Deutsch's Law: Every problem that is interesting is also soluble.

Corollary #1: Inherently insoluble problems are inherently boring.
Corollary #2: In the long run, the distinction between what is interesting and what is boring is not a matter of subjective taste but an objective fact.
Corollary #3: The problem of why every problem that is interesting is also soluble, is soluble.


  • As I understand it, the claim is that the less you use Homeopathy, the better it works. Sounds plausible to me.[1]

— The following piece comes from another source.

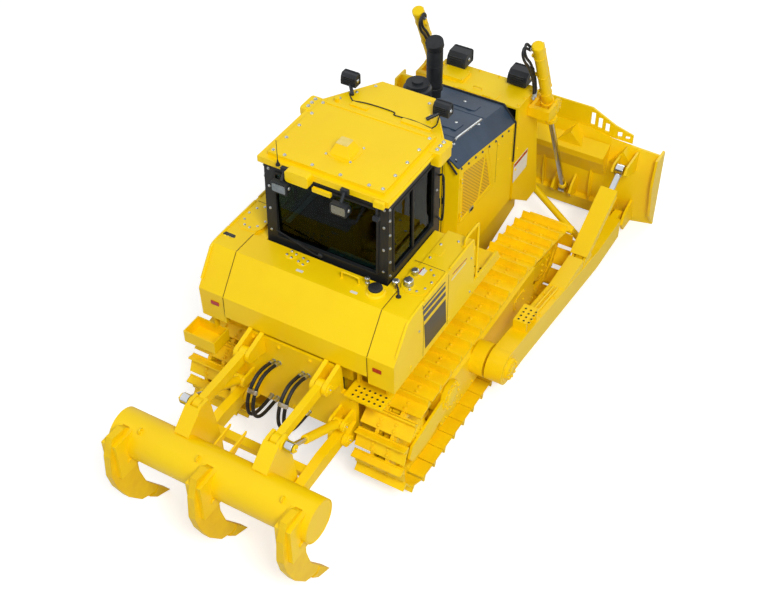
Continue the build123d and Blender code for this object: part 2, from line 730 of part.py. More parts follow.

  • Is the human race a universal constructor?
  • The theory of computation has traditionally been studied almost entirely in the abstract, as a topic in pure mathematics. This is to miss the point of it. Computers are physical objects, and computations are physical processes. What computers can or cannot compute is determined by the laws of physics alone, and not by pure mathematics.
  • The size of the universe is no more depressing than the size of a cow.